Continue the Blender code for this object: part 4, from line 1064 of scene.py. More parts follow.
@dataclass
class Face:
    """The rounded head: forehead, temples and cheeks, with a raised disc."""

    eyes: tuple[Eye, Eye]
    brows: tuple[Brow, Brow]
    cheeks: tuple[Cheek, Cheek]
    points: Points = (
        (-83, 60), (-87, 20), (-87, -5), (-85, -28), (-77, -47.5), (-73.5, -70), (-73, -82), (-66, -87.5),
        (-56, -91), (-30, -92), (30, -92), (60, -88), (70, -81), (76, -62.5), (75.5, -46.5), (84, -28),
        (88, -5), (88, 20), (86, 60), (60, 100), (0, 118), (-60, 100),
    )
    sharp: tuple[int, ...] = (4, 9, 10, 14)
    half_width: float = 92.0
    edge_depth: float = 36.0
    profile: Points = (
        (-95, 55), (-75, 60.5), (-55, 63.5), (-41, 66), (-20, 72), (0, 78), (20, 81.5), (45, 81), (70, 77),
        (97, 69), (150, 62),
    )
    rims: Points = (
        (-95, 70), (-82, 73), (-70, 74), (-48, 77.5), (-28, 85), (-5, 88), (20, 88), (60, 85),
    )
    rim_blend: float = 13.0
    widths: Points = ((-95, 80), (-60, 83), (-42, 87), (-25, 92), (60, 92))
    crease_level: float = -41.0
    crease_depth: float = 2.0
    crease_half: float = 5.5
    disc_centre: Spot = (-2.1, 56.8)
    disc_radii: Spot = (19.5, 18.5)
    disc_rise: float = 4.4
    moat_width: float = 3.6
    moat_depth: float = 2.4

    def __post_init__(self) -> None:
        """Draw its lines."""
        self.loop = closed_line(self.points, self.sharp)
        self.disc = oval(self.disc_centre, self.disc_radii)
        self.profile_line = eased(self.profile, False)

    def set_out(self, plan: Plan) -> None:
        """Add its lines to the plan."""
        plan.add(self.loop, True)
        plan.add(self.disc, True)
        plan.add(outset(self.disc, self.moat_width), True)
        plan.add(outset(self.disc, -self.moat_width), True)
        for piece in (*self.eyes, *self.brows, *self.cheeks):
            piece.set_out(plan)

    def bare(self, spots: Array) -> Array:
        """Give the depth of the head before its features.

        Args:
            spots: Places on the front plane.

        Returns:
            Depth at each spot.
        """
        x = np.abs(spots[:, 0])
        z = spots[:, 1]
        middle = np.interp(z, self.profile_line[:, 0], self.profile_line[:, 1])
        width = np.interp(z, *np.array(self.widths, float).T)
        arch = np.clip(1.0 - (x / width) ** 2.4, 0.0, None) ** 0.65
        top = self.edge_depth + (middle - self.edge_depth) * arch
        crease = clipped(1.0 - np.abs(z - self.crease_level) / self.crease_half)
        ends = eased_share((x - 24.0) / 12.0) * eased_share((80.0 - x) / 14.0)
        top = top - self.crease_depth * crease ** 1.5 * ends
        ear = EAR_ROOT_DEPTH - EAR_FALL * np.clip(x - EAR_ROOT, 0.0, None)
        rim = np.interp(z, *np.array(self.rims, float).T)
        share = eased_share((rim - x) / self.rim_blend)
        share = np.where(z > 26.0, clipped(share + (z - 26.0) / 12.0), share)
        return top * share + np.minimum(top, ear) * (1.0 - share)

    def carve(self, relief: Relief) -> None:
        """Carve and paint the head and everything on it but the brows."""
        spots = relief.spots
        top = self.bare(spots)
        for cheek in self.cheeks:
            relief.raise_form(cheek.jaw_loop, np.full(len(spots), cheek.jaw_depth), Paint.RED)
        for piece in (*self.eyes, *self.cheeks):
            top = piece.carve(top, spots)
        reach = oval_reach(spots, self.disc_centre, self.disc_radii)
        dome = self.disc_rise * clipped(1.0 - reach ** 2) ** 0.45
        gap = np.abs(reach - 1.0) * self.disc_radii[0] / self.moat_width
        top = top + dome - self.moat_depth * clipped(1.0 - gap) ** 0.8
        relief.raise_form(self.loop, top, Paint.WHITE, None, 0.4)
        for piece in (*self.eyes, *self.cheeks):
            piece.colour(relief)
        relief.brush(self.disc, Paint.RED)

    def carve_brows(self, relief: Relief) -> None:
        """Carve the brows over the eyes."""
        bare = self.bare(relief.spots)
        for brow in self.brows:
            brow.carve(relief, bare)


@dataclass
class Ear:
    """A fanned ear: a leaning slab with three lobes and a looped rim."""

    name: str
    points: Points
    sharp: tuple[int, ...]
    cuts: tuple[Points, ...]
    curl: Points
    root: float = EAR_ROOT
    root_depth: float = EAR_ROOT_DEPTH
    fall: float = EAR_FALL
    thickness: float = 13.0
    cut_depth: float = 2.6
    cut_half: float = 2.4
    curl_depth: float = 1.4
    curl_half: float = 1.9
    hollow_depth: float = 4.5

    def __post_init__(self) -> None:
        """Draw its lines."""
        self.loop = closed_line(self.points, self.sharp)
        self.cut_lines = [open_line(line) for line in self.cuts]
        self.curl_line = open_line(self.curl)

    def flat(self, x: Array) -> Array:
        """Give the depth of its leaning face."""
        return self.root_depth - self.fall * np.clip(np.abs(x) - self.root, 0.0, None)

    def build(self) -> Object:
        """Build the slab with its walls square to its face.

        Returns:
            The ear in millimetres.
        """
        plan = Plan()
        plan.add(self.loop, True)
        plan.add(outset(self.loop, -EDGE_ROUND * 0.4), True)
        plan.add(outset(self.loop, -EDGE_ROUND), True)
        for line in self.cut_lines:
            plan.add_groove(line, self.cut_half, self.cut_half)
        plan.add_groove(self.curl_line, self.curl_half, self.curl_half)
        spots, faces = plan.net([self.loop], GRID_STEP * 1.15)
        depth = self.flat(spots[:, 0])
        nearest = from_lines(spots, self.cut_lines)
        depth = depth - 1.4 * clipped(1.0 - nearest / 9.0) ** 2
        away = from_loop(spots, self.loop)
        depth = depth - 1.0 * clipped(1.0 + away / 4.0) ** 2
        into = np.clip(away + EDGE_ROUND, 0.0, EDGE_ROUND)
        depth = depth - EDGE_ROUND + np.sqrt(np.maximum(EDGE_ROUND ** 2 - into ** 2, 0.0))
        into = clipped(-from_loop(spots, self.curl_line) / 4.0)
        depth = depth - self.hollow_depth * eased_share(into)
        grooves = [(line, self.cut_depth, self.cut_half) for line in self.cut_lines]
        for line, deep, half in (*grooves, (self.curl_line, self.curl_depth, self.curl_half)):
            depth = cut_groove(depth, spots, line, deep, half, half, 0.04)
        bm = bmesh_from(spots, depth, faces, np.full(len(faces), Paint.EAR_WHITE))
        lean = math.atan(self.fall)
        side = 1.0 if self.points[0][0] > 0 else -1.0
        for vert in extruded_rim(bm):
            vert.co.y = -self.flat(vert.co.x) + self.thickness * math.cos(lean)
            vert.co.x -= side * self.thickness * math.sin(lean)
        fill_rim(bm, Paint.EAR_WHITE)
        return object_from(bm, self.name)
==
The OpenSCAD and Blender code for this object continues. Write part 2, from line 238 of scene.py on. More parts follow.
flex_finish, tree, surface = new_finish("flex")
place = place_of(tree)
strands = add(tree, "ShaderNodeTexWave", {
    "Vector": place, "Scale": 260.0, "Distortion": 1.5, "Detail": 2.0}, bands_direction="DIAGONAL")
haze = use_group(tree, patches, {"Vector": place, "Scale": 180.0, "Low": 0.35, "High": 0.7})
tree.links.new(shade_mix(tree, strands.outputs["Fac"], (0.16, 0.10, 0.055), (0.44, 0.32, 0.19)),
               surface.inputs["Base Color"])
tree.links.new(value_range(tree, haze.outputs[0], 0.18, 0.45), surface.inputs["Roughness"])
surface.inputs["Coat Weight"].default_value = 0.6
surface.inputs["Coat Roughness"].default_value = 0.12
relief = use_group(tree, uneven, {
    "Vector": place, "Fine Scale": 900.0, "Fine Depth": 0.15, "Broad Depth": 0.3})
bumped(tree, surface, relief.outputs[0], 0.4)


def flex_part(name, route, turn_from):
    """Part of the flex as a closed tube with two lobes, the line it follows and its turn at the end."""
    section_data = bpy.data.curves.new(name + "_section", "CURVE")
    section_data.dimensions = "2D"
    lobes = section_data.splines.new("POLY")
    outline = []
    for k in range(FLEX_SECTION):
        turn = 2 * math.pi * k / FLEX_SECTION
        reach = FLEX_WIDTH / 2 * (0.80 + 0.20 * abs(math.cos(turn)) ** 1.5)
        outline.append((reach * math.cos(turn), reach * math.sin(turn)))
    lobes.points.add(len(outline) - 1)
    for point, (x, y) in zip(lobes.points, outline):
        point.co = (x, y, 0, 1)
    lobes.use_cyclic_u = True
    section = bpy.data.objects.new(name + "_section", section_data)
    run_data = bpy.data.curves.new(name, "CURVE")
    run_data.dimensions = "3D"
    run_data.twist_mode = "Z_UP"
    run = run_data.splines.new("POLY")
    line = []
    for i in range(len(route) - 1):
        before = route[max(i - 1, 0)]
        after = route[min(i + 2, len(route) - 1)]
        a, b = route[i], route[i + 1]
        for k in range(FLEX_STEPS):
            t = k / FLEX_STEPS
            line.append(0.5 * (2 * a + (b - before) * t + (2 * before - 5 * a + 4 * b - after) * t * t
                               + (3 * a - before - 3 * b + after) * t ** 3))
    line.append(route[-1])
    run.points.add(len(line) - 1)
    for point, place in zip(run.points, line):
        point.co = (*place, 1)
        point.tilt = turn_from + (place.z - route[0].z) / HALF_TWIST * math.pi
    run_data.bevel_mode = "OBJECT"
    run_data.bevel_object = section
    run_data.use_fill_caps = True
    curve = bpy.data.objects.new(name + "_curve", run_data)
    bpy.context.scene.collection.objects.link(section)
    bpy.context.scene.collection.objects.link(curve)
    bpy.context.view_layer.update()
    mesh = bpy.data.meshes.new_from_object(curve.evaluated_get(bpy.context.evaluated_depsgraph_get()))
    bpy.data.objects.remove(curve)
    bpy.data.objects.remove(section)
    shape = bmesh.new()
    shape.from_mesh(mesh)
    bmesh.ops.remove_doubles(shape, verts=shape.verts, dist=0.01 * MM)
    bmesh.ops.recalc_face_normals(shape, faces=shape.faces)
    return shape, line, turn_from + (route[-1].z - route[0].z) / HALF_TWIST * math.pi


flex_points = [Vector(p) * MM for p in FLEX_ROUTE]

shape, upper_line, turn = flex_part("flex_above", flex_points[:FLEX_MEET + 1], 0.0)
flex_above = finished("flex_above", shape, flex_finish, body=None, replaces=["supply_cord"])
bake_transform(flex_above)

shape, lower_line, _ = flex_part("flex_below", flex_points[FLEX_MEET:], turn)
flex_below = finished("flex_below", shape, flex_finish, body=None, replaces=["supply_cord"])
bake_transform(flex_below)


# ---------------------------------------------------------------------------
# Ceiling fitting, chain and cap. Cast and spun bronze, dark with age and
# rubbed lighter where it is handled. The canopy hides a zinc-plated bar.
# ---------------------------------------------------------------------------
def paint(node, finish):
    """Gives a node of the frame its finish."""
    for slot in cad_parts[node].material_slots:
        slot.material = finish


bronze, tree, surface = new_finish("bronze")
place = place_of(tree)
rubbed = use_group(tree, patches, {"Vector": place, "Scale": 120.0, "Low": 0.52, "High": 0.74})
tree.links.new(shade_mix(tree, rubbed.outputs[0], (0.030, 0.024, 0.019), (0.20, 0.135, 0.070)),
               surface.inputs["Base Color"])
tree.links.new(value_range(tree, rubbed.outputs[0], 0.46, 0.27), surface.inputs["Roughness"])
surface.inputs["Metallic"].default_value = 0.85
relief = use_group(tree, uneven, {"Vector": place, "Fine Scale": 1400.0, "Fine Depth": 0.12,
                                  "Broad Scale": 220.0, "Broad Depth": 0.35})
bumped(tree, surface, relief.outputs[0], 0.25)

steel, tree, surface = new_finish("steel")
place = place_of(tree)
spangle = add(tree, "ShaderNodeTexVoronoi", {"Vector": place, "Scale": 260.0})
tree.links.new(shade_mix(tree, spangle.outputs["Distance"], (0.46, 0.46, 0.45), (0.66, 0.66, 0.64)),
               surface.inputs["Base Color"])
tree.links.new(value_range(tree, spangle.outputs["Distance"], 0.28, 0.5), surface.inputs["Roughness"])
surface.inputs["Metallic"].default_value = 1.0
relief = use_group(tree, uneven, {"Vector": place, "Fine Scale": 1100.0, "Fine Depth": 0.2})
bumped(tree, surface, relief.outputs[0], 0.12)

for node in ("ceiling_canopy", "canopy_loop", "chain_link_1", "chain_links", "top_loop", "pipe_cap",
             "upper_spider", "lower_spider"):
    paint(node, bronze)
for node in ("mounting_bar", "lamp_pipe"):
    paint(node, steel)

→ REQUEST
Everything from the line containing "bake_transform(flex_above)" down to the line containing "slot.material = finish" should be repeated exactly, with both end lines kept and no other lines added.

→ EXERCISE OUTPUT
bake_transform(flex_above)

shape, lower_line, _ = flex_part("flex_below", flex_points[FLEX_MEET:], turn)
flex_below = finished("flex_below", shape, flex_finish, body=None, replaces=["supply_cord"])
bake_transform(flex_below)


# ---------------------------------------------------------------------------
# Ceiling fitting, chain and cap. Cast and spun bronze, dark with age and
# rubbed lighter where it is handled. The canopy hides a zinc-plated bar.
# ---------------------------------------------------------------------------
def paint(node, finish):
    """Gives a node of the frame its finish."""
    for slot in cad_parts[node].material_slots:
        slot.material = finish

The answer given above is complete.